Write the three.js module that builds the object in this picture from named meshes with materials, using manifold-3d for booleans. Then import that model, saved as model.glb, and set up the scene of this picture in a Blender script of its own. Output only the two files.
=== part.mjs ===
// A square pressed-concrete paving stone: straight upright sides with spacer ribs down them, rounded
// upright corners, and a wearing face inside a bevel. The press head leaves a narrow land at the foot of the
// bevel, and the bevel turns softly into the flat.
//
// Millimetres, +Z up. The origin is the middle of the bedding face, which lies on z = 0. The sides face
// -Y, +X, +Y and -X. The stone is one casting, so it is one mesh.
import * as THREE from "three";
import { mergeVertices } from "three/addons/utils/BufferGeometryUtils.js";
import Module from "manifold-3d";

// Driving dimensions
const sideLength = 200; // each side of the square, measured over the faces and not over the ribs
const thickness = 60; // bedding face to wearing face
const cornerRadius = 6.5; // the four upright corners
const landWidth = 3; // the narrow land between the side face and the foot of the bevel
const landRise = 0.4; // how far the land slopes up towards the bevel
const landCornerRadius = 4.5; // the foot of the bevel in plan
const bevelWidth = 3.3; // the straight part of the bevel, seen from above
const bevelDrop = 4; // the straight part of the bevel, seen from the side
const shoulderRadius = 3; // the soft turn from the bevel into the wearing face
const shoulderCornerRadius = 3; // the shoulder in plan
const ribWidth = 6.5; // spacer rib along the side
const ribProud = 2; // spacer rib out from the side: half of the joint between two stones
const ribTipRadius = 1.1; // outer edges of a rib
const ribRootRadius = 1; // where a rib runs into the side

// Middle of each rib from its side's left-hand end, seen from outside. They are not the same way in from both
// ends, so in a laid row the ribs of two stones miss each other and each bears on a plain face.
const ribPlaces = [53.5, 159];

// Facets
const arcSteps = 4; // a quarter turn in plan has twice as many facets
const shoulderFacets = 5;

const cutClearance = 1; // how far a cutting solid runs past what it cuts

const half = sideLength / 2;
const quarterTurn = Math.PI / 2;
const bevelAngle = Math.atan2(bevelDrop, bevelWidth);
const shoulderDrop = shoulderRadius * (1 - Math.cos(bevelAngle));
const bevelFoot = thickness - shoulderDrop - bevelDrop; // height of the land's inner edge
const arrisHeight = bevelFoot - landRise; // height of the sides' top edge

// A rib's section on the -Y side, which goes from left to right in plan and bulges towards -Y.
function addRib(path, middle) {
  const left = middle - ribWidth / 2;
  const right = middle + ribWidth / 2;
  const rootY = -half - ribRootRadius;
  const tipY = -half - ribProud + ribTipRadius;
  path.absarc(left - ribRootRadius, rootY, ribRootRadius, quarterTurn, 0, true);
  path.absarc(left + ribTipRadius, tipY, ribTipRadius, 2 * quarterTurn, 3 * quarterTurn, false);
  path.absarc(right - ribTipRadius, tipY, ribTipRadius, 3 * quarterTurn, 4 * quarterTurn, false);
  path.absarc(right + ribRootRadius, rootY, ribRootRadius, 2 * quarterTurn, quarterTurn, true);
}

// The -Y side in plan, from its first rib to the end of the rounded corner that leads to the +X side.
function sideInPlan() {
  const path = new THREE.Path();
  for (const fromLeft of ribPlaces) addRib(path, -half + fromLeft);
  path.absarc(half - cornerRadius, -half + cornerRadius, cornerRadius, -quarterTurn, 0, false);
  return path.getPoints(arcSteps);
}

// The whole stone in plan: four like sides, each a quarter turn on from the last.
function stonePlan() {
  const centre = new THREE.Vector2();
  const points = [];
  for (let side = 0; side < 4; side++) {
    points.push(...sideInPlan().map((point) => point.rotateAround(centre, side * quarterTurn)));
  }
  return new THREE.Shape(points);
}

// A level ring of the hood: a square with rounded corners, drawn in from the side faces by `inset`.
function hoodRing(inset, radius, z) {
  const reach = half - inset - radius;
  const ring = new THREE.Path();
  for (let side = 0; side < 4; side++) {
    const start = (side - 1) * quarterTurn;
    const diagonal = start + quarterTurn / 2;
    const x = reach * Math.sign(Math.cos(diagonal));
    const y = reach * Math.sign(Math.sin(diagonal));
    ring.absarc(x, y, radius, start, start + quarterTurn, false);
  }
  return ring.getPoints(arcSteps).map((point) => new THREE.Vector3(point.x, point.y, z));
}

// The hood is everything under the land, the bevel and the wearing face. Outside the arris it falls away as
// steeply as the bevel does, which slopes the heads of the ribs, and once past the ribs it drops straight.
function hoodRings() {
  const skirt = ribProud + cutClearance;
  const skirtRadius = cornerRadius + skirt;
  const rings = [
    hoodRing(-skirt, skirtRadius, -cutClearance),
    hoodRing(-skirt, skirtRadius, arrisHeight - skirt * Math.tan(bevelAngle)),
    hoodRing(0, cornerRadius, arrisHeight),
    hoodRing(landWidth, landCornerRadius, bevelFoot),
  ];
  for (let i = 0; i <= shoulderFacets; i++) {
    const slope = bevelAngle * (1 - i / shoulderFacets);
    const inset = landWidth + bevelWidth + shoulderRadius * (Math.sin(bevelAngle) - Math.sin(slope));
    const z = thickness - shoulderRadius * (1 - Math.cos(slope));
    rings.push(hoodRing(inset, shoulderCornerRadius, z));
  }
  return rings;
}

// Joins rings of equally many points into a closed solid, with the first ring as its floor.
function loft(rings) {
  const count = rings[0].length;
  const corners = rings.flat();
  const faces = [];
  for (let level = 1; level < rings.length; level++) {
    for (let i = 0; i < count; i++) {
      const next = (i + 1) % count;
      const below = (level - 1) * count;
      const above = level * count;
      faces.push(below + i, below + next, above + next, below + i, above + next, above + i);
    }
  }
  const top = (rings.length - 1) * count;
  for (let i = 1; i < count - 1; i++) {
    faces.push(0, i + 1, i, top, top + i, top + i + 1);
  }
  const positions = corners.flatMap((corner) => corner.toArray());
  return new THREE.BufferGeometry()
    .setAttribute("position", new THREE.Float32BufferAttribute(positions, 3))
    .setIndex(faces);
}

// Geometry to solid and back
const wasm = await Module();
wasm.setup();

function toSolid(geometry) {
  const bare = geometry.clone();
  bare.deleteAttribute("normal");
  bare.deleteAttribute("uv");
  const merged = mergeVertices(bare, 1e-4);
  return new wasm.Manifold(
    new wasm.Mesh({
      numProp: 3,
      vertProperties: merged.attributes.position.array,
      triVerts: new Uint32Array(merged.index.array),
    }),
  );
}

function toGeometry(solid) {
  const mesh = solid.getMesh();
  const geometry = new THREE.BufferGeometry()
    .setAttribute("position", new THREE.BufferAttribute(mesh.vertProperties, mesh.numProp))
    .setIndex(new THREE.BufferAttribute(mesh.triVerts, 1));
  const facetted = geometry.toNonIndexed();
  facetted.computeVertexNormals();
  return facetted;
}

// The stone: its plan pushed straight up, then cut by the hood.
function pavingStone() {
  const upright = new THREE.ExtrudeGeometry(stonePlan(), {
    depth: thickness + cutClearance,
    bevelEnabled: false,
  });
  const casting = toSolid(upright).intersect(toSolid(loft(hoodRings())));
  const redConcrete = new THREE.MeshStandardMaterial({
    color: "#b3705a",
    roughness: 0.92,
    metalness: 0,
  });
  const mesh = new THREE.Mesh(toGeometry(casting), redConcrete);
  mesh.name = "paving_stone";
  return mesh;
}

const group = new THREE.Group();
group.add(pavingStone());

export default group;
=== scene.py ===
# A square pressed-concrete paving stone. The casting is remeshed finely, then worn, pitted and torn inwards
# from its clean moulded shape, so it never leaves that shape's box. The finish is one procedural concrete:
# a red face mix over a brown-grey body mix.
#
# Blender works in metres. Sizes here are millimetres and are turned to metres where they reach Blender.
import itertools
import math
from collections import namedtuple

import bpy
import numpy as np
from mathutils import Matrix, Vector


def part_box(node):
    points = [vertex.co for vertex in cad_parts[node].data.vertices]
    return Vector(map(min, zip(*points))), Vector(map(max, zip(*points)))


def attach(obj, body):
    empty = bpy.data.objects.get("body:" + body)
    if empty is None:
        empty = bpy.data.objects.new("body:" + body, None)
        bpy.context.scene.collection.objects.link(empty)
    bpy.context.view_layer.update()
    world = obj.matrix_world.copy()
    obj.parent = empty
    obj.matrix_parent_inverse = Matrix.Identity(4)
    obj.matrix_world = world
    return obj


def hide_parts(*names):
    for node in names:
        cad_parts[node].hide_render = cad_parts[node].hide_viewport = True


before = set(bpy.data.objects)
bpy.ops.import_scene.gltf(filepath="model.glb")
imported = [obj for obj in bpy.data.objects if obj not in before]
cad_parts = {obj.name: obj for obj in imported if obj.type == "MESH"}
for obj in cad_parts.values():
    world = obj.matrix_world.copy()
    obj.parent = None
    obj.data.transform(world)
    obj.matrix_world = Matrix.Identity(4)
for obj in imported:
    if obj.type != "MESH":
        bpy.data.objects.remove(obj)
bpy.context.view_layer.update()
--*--
» TASK BRIEF
Write out exactly the lines running from the line containing "by the hood." to the line containing "if empty is", with both of those lines included.

» EXERCISE ANSWER
// The stone: its plan pushed straight up, then cut by the hood.
function pavingStone() {
  const upright = new THREE.ExtrudeGeometry(stonePlan(), {
    depth: thickness + cutClearance,
    bevelEnabled: false,
  });
  const casting = toSolid(upright).intersect(toSolid(loft(hoodRings())));
  const redConcrete = new THREE.MeshStandardMaterial({
    color: "#b3705a",
    roughness: 0.92,
    metalness: 0,
  });
  const mesh = new THREE.Mesh(toGeometry(casting), redConcrete);
  mesh.name = "paving_stone";
  return mesh;
}

const group = new THREE.Group();
group.add(pavingStone());

export default group;
=== scene.py ===
# A square pressed-concrete paving stone. The casting is remeshed finely, then worn, pitted and torn inwards
# from its clean moulded shape, so it never leaves that shape's box. The finish is one procedural concrete:
# a red face mix over a brown-grey body mix.
#
# Blender works in metres. Sizes here are millimetres and are turned to metres where they reach Blender.
import itertools
import math
from collections import namedtuple

import bpy
import numpy as np
from mathutils import Matrix, Vector


def part_box(node):
    points = [vertex.co for vertex in cad_parts[node].data.vertices]
    return Vector(map(min, zip(*points))), Vector(map(max, zip(*points)))


def attach(obj, body):
    empty = bpy.data.objects.get("body:" + body)
    if empty is None:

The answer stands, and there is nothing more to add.